Para exemplificar o impacto da entrada em operação do TRSP, apenas com 50% de utilização de sua capacidade de regasificação, o HHI do país seria reduzido em quase 2.000 pontos e o de SP seria reduzido à metade. Fica claro que a entrada em operação de novos terminas de GNL abrem um novo e saudável horizonte para reduzir a concentração e aumentar a competição no mercado de gás no país com benefícios aos consumidores e ao custo país.

Seguindo a resolução 3/2022 do CNPE, que orienta a adoção das boas práticas, a ANP deveria estabelecer um objetivo no médio e longo prazo para se alcançar um HHI abaixo de 2.500. Para isso, a ANP deverá implementar ações visando que o market share atual da Petrobras, tenha uma redução expressiva, incentivando que existam pelo menos 3 ou 4 comercializadores com cotas de mercado representativas, assim como ocorre em países onde há competição. E para se conseguir isso é necessário um programa de Gas Release dos contratos de gás da Bolívia e dos terminais de GNL da Petrobras, assim como proibir a Petrobras de contratar gás de terceiros.
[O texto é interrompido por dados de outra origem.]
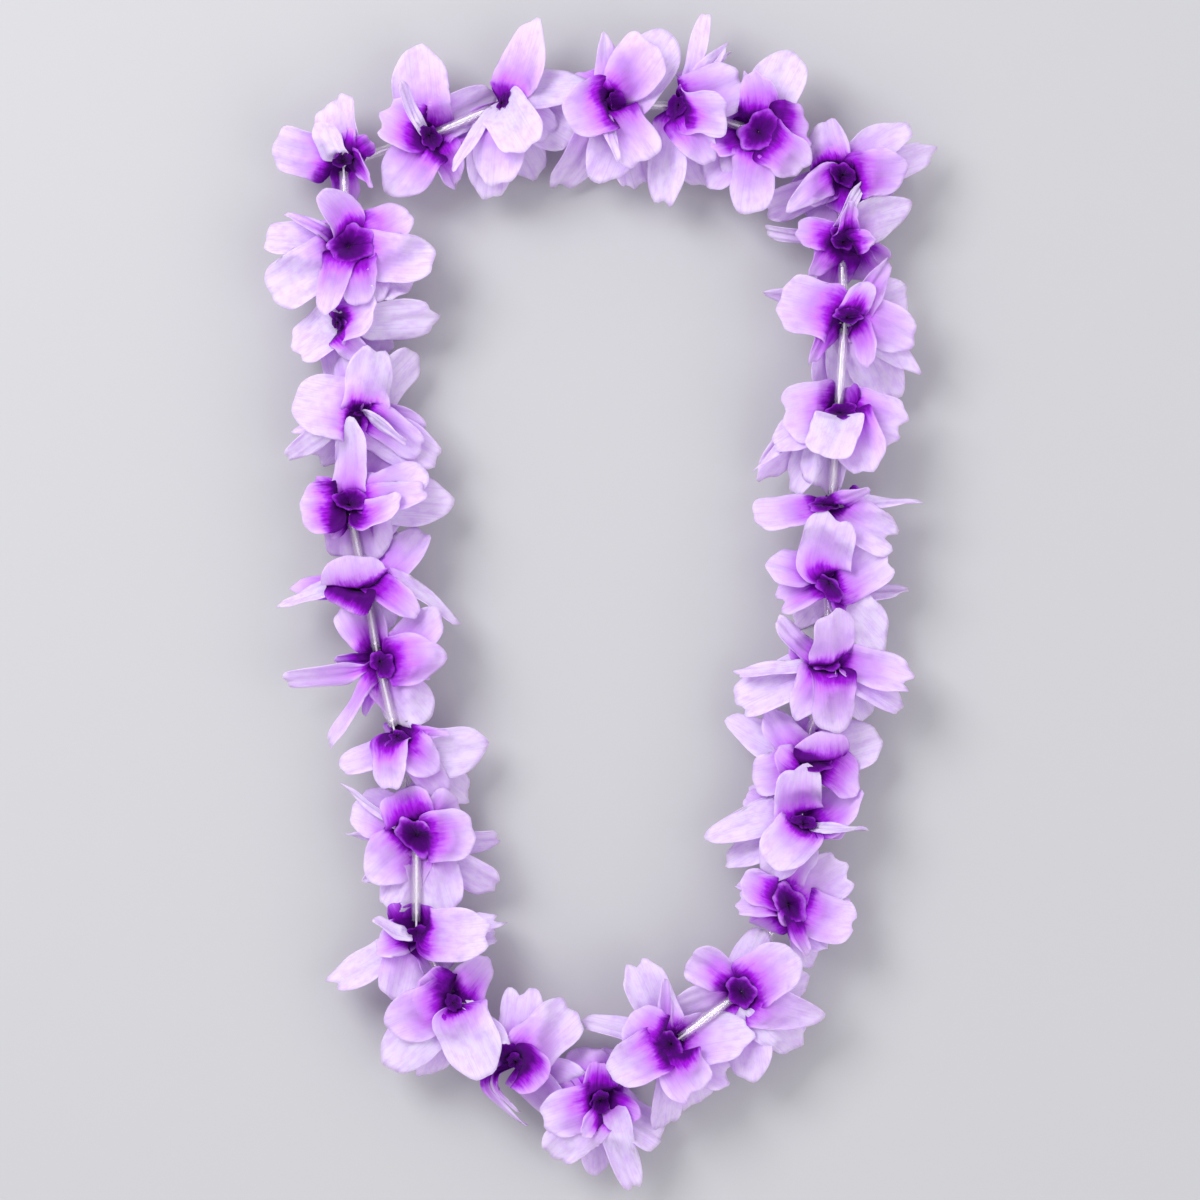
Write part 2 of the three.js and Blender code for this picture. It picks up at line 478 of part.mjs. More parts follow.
// A cord swept through a row of points. A closed one joins its last point to its first.
function sweep(points, radius, sides, closed) {
  const count = points.length;
  const positions = [];
  const indices = [];
  points.forEach((p, k) => {
    const behind = points[closed ? (k + count - 1) % count : Math.max(k - 1, 0)];
    const ahead = points[closed ? (k + 1) % count : Math.min(k + 1, count - 1)].clone().sub(behind);
    const side = unit(up.clone().cross(ahead));
    const top = unit(ahead.clone().cross(side));
    for (let s = 0; s < sides; s++) {
      const turn = (2 * Math.PI * s) / sides;
      const q = p.clone().addScaledVector(side, radius * Math.cos(turn))
        .addScaledVector(top, radius * Math.sin(turn));
      positions.push(...q.toArray());
      if (!closed && k + 1 === count) continue;
      const [a, b] = [k * sides + s, k * sides + ((s + 1) % sides)];
      const [c, d] = [(a + sides) % (count * sides), (b + sides) % (count * sides)];
      indices.push(a, b, d, a, d, c);
    }
  });
  const last = (count - 1) * sides;
  for (let s = 1; !closed && s + 1 < sides; s++) indices.push(0, s + 1, s, last, last + s, last + s + 1);
  return solidOf(positions, indices);
}

// The thread: one closed loop through every bloom and straw, tied in a knot with two short ends.
function threadSolid() {
  const stations = [];
  hubs.forEach((hub, i) => {
    stations.push(hub.clone().addScaledVector(lineFrom(wrap(i - 1), i), -threadBend));
    stations.push(hub.clone().addScaledVector(lineFrom(i, wrap(i + 1)), threadBend));
  });
  const [from, to] = [bareSpan - 1, wrap(bareSpan)];
  const middle = hubs[from].clone().lerp(hubs[to], 0.5);
  const line = lineFrom(from, to);
  let knot = sweep(stations, threadRadius, 5, true);
  for (const turn of [-1, 1]) {
    const ring = new THREE.TorusGeometry(knotRadius * 0.7, knotCord, 4, 6);
    const tilt = unit(line.clone().addScaledVector(up, 0.35 * turn));
    ring.applyQuaternion(new THREE.Quaternion().setFromUnitVectors(up, tilt));
    ring.translate(...middle.clone().addScaledVector(line, turn * knotCord * 0.8).toArray());
    const end = middle.clone().addScaledVector(up, -2.6).addScaledVector(line, turn * 1.6);
    knot = knot.add(solidOfGeometry(ring)).add(rod(threadRadius, 5, 5, end, unit(end.clone().sub(middle))));
  }
  return knot;
}

const petalTones = ["#d9b8f2", "#e2c8f7", "#cfa6ee"];
const fabric = petalTones.map((color) => new THREE.MeshStandardMaterial({ color, roughness: 0.75 }));
const straw = new THREE.MeshStandardMaterial({ color: "#f4f1f8", roughness: 0.15 });
const cotton = new THREE.MeshStandardMaterial({ color: "#f2eef4", roughness: 0.8 });

function placed(name, solid, material, at) {
  const mesh = new THREE.Mesh(geometryOf(solid, at), material);
  mesh.name = name;
  mesh.position.copy(at);
  return mesh;
}

const lei = new THREE.Group();
const numbered = (word, i) => `${word}_${String(i + 1).padStart(2, "0")}`;
blooms.forEach((_, i) => {
  lei.add(placed(numbered("bloom", i), bloomSolid(i), fabric[i % fabric.length], hubs[i]));
  if (i + 1 === bareSpan) return;
  const middle = hubs[i].clone().lerp(hubs[wrap(i + 1)], 0.5);
  lei.add(placed(numbered("tube", i), strawSolid(i), straw, middle));
});
lei.add(placed("thread", threadSolid(), cotton, vec(0, 0, 0)));

export default lei;
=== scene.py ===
import math
import bpy
import numpy as np
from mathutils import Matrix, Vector


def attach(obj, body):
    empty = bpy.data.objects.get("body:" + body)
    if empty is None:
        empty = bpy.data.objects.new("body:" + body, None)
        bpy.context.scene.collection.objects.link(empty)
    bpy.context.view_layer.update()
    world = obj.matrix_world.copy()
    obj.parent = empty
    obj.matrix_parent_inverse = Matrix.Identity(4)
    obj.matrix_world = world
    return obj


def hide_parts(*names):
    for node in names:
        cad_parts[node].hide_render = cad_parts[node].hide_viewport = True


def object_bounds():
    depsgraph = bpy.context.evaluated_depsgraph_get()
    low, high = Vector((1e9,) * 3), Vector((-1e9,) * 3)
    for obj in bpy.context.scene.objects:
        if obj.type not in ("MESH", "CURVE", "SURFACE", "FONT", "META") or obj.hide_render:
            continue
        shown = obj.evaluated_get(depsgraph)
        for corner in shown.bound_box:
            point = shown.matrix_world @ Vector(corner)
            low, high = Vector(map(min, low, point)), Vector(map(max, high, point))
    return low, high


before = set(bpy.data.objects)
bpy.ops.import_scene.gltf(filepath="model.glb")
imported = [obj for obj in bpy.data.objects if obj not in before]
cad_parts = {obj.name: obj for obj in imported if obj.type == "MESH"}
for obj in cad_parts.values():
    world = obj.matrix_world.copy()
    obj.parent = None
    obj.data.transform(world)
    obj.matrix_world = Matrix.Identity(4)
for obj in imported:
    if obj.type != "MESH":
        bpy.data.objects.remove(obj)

cadBox = [list(corner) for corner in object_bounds()]
print("lei: the CAD frame is loaded")

mm = 0.001  # every length below is in millimetres, with +Z up and the lei lying on z = 0

photo = {"width": 1200, "middle": (600.5, 601), "mmPerPixel": 0.385}  # how its pixels lie on the table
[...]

Temos visto sinais recentes muito preocupantes para quem espera um processo de abertura continua, efetiva e saudável do mercado de gás no país. Os órgãos reguladores, ANP e Cade precisam atuar com foco nas boas práticas internacionais, como estabelece a resolução nº 3/2022 do CNPE, como também, estarem atentos para evitar que a política comercial do agente dominante venha a condicionar o futuro do mercado de gás no país.